NECエレクトロニクスは4月23日、アナログ信号処理を行うセミカスタムIC「アナログマスタ」の品種拡充の一環として、CMOSプロセスを採用した8品種を開発、「CA-5シリーズ」の名称で受注活動を開始したことを発表した。量産は2009年10月より開始し、2011年度末には8品種合計で月産100万個の生産を計画しているという。
8品種の内訳は、搭載しているアナログ回路、デジタルマクロ、トリミング素子やパワー素子の規模により、高精度分野対応「Tタイプ」、高出力分野対応「Pタイプ」、通信機能分野対応「Aタイプ」の3タイプが用意、価格はオペアンプ24回路程度を形成可能で、かつトリミング素子32個、パワー素子4個、デジタルマクロ4回路を搭載した「Tタイプ μPD68223」を月産3万個受注した場合で、250円/個となる。
セミカスタムICは、あらかじめ一定比率でMOSトランジスタ、抵抗およびコンデンサなどの素子を形成したシリコンウェハ上に製造、カスタマの仕様に応じて配線を行うことにより、カスタマ固有のLSIを実現するというもの。CA-5シリーズは、従来から培ってきたアナログセミカスタム回路設計ノウハウをもとに、あらかじめシリコンウェハ上に作りこむ素子のサイズ、数、配置を最適化したことによりプロセスを従来のバイポーラプロセスからCMOSプロセスへ置き換えても、配線工程のみで高性能なアナログ回路を実現可能とした。フルカスタム手法で開発した場合と比べてアナログセミカスタムICの開発期間は従来比1/2となるという。
また、CMOSプロセスを採用していることから、スイッチ回路やデジタル回路を容易に構成できるため、シリアル通信インタフェースなどのデジタルマクロを用いることで、外部からの通信により内部回路を選択的にオン/オフすることができるようになり、ICの低消費電力化が可能になる。

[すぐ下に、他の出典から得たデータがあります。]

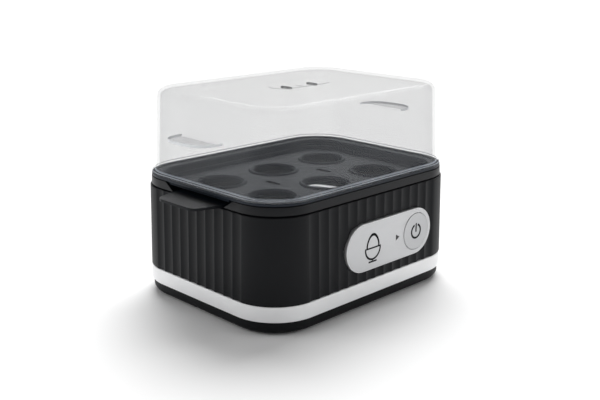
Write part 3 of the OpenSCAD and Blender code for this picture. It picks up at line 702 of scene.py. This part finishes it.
def make_collar():
    ring_z0 = SHELL_Z1 + RING_SEAM
    under_floor_z = TUB_FLOOR_Z - TUB_SHEET
    under_ledge_z = LEDGE_Z - TUB_LEDGE_SHEET
    section = rounded([
        (CENTRE_REACH, under_floor_z, 0), (TUB_FLOOR_OUT, under_floor_z, 1.5),
        (TUB_OUT, TUB_SLOPE_Z - 0.8, 2.0), (TUB_OUT, under_ledge_z, 0.5),
        (SKIRT_IN, under_ledge_z, 0.3), (SKIRT_IN, SKIRT_Z0, 0.3), (SKIRT_OUT, SKIRT_Z0, 0.3),
        (SKIRT_OUT, ring_z0, 0.2), (RING_LOW_OUT, ring_z0, 0.35), (RING_HIGH_OUT, RING_Z1, 0.45),
        (RING_IN, RING_Z1, 0.2), (RING_IN, LEDGE_Z, 0.2), (TUB_IN, LEDGE_Z, 0.5),
        (TUB_IN, TUB_SLOPE_Z, 2.0), (TUB_FLOOR_IN, TUB_FLOOR_Z, 1.5),
        (CENTRE_REACH, TUB_FLOOR_Z, 0),
    ])
    tub = swept("collar_and_tub", section, steps=24)
    screws = at_corners(POST_X, POST_Y)
    cheeks = notch_prism(CHEEK_LOW, CHEEK_HIGH, SHELL_Z1 - 2.2, LEDGE_Z, CORE_X + 25.6,
                         CORE_X + SKIRT_OUT)
    posts = tubes("post", screws, TUB_POST_R, BOSS_Z1, TUB_SLOPE_Z - 2)
    posts += tubes("strap_post", [(-STRAP_POST_X, 0), (STRAP_POST_X, 0)], STRAP_POST_R,
                   STRAP_POST_Z, STRAP_POST_Z + 9)
    combine(tub, [cheeks, mirrored(cheeks, "cheeks_left")] + posts, "UNION")
    notch = notch_prism(NOTCH_LOW, NOTCH_HIGH, SHELL_Z1, RING_Z1 + 2.8, CORE_X + 22.9, CORE_X + 36)
    holes = [notch, mirrored(notch, "notch_left")]
    holes.append(tube("plate_hole", 0, 0, PLATE_HOLE_R, TUB_FLOOR_Z - 6, TUB_FLOOR_Z + 4, 128))
    holes += tubes("post_hole", screws, TUB_PILOT_R, BOSS_Z1 - 1, BOSS_Z1 + 21)
    combine(tub, holes)
    dress(tub, "collar_black", "body", "collar_tub")


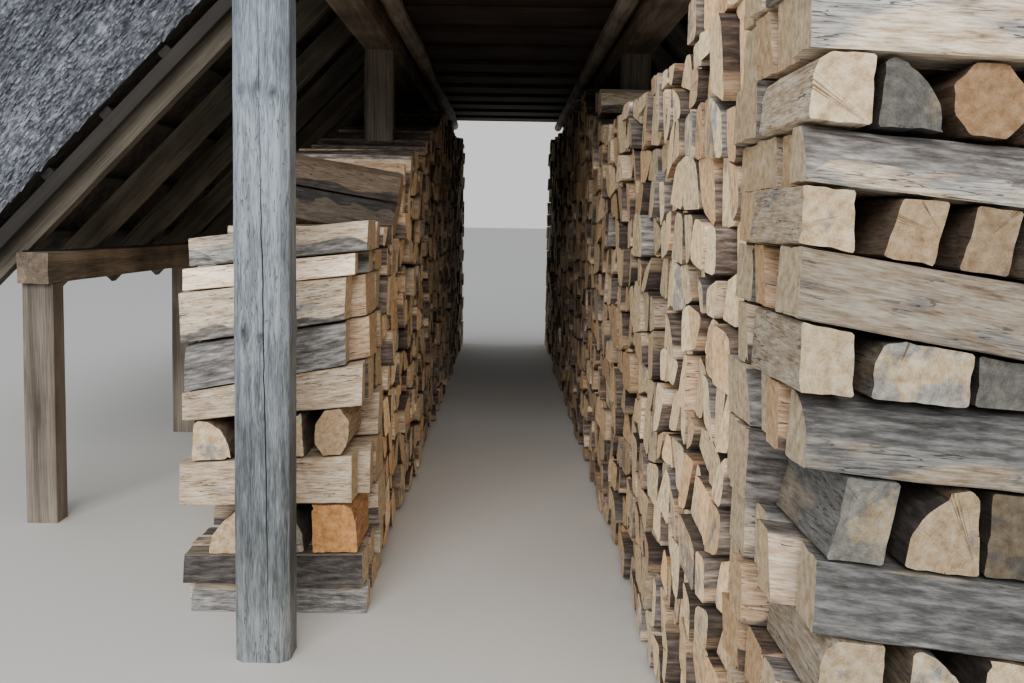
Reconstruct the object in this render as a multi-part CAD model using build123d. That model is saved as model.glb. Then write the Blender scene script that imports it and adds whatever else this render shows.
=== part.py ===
"""Thatched log store: two long stacks of split firewood with a straight covered passage between them.

Millimetres. X runs across the passage, Y runs along it away from the open front, Z is up.
The origin is on the ground under the middle of the whole store.
"""
from build123d import *
import math
import os
import random

# Posts and bays
bay_count = 3
bay_length = 2750
post_line = 585               # passage centre to the middle of the posts and plates
post_size = 135
front_post_size = 136
front_post_set_in = 12        # the two front posts stand a little nearer to the passage
post_wane = 16                # width of the waney edge on the outer corners
front_post_wane = 22

# Plates, ceiling poles and ceiling boards
plate_size = 140
plate_underside = 1840
pole_diameter = 84
pole_wander = 22              # how far the crooked poles stray from straight
pole_spans = 7
pole_taper = 0.2              # share of the diameter lost towards the far end
pole_sides = 8
board_thickness = 26
board_width = 330
board_pitch = 590
board_end_cover = 54          # how far the boards reach over the plates

# Stacks of split logs
passage_width = 718
log_length = 500
log_width = 112               # usual width of one split log
log_width_range = (0.8, 1.25)      # narrowest and widest log of a pillar, as shares of that
right_stack_reach = 1440      # the right stack runs out in front of the front posts
left_stack_set_back = 310     # the left stack starts behind its front post
step_unevenness = 24
end_unevenness = 22
smallest_log = 60
key_log_length = 300          # logs laid along the passage in a pillar, with short rows of logs behind them
prop_log_height = 112
rafter_room = 12              # between the highest logs and the rafters

# Roof
roof_pitch = 46
rafter_width = 66
rafter_depth = 102
rafter_count = 9
first_rafter = 1310           # from the front post line to the first and last rafters
rafter_notch = 20             # birdsmouth depth, plumb
rafter_tail = 150             # run of the rafter past the eave plate
verge_rafter_width = 40
verge_rafter_depth = 50       # the slim rafters under the ends of the battens
verge_rafter_set_in = 15      # from the lower edge of the reed
eave_line = 1600
eave_plate_size = 110
batten_width = 46
batten_thickness = 26
batten_count = 9
batten_set_in = 30
verge_overhang = 120          # lower edge of the thatch beyond the middle of the outer rafters
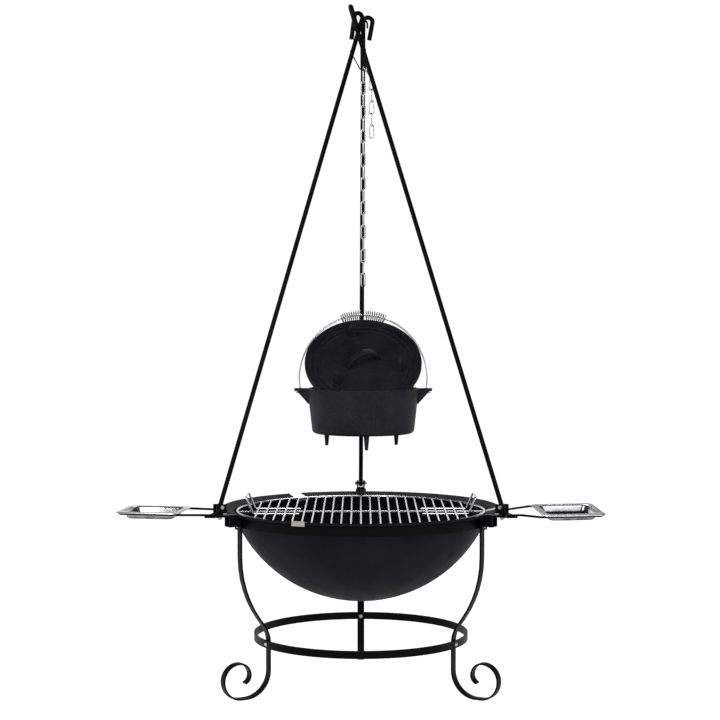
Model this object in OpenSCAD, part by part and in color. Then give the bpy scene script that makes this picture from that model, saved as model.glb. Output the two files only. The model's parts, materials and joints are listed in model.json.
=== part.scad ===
// Fire pit with grate, a three-pole hanger, a Dutch oven on a chain and two side trays.
// Each sub-part is drawn about the pit's upright axis; on_axis() then puts the whole
// object over the middle of its own footprint, with the ground at z = 0.

/* [Bowl] */
// Radius of the bowl's spherical wall
bowl_sphere_r = 300; // [292:1:310]
// Radius of the bowl's mouth
bowl_mouth_r = 281; // [276:1:284]
// Height of the bowl's lowest point above the ground
bowl_bottom_z = 190; // [180:1:200]
// Thickness of the bowl's wall
bowl_wall = 3.5; // [3:0.5:5]
// Outer radius of the sloping brim
brim_r = 304; // [300:1:308]

/* [Stand] */
// Outer radius of the band under the brim
top_ring_r = 294; // [292:1:296]
// Outer radius of the band near the ground
bottom_ring_r = 235; // [234:1:238]
// Height of the middle of the lower band
bottom_ring_z = 113; // [108:1:116]
// Width of the flat bar of the legs
leg_w = 16; // [12:1:20]
// Thickness of the flat bar of the legs and bands
bar_t = 4; // [3:0.5:4]

/* [Grate] */
// Radius of the grate's rim ring
grate_r = 271; // [262:1:271]
// Distance between the grate's bars
bar_pitch = 20.5; // [19:0.5:22]
// Diameter of the grate's bars
bar_d = 4; // [3:0.5:5]

/* [Poles] */
// Diameter of the pole rod
pole_d = 10; // [8:1:12]
// Height of the crossing where the poles meet
apex_z = 1435; // [1430:1:1440]
// Distance from the axis to a pole's foot
pole_foot_r = 343; // [338:1:348]

/* [Chain] */
// Distance from one chain link to the next
link_pitch = 26; // [25:0.5:27]
// Outer width of a chain link
link_w = 12; // [11:0.5:13]
// Wire diameter of a chain link
link_d = 3; // [2.5:0.5:3]
// Number of links in the main run
main_links = 18; // [17:1:18]
// Number of links in the spare end
spare_links = 5; // [3:1:6]

/* [Dutch oven] */
// Outer radius of the pot at its rim
pot_r = 122; // [119:1:123]
// Height of the pot's rim above the ground
pot_rim_z = 656; // [654:1:658]
// Depth of the pot outside
pot_h = 98; // [90:1:102]
// Radius of the lid
lid_r = 128; // [124:1:128]
// Angle of the standing lid from the level
lid_tilt = 45; // [43:1:47]

/* [Trays] */
// Length of a tray along its holder
tray_l = 137; // [130:1:142]
// Width of a tray across its holder
tray_w = 114; // [108:1:118]
// Depth of a tray
tray_h = 15; // [12:1:18]

/* [Hidden] */
$fn = 64;

// Directions of the three legs, seen from above
az_rear = 90;
az_left = 210;
az_right = 330;
leg_azimuths = [az_rear, az_left, az_right];

// Clearance between pieces that only rest on each other
gap = 0.3;
// Slack of a bolt in its hole
bolt_slack = 0.25;

// Colours
black_paint = [0.05, 0.05, 0.06];
cast_black = [0.09, 0.09, 0.1];
zinc = [0.72, 0.73, 0.75];
clip_zinc = [0.5, 0.47, 0.43];

// Bowl and brim
bowl_centre_z = bowl_bottom_z + bowl_sphere_r;
mouth_z = bowl_centre_z - sqrt(pow(bowl_sphere_r, 2) - pow(bowl_mouth_r, 2));
brim_rise = 6;
brim_t = 5;
brim_slope = brim_rise / (brim_r - bowl_mouth_r);

// Top band
ring_h = 20;
top_ring_z = mouth_z + (top_ring_r - bar_t - bowl_mouth_r) * brim_slope - ring_h - gap;
low_ring_h = 16.5;

// Centre line of a leg, from the top down: lengths of the straights, radii and turns of the arcs
leg_top_z = top_ring_z + ring_h - 0.5;
leg_top_r = top_ring_r + bar_t / 2 + 0.1;
leg_straight = 82;
leg_in_r = 230;
leg_in_turn = 36;
leg_slant = 20;
leg_out_r = 62;
foot_r = 56;
foot_flat = 12;
scroll_radii = [40, 36, 26, 18];
scroll_turns = [90, 90, 90, 70];

// Brackets
arm_t = 4;
arm_w = 24;
arm_rise = 8;
arm_step_r = 308;
arm_z = mouth_z + (leg_top_r + bar_t - bowl_mouth_r) * brim_slope - arm_t - 0.9;
arm_top_z = arm_z + arm_rise + arm_t;
arm_end_r = pole_foot_r + 14;
bracket_bolt_z = top_ring_z + 5;
bracket_t = 4;
low_leg_r = leg_top_r - (leg_in_r + leg_out_r) * (1 - cos(leg_in_turn)) - leg_slant * sin(leg_in_turn);
plate_t = 3;
plate_w = 22;
plate_l = 112;
plate_inset = 3;
holder_z = arm_top_z + gap;
socket_z = holder_z + plate_t + gap;
socket_w = 19;
socket_h = 20;
socket_t = 4;
swivel_d = 6;
pin_d = 5;
pin_z = socket_z + 14;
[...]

さらに、トリミング素子であるポリシリコンヒューズを搭載しており、選択して溶断することでアナログ特性を調整でき、高精度レギュレータや低オフセット電圧のアンプなどを構成可能なほか、基板実装後のICのトリミングも可能であり、周辺部品を含めたアナログ特性のバラつきを調整可能としている。
このほか、8品種すべてに電流容量100mAのトランジスタを搭載。このため、数100mA出力の低飽和型レギュレータを構成でき、またオン抵抗値が2Ω程度のパワースイッチを構成することも可能となっている。
なお、同社では、これらの製品がアナログ回路の小型化・低価格化・多機能化に貢献するものと考え、これらを必要とする分野に対して積極的な拡販活動を展開することにしているほか、今回確立したCMOSプロセスによるアナログセミカスタムIC設計手法を次世代の製品開発にも展開していく計画としている。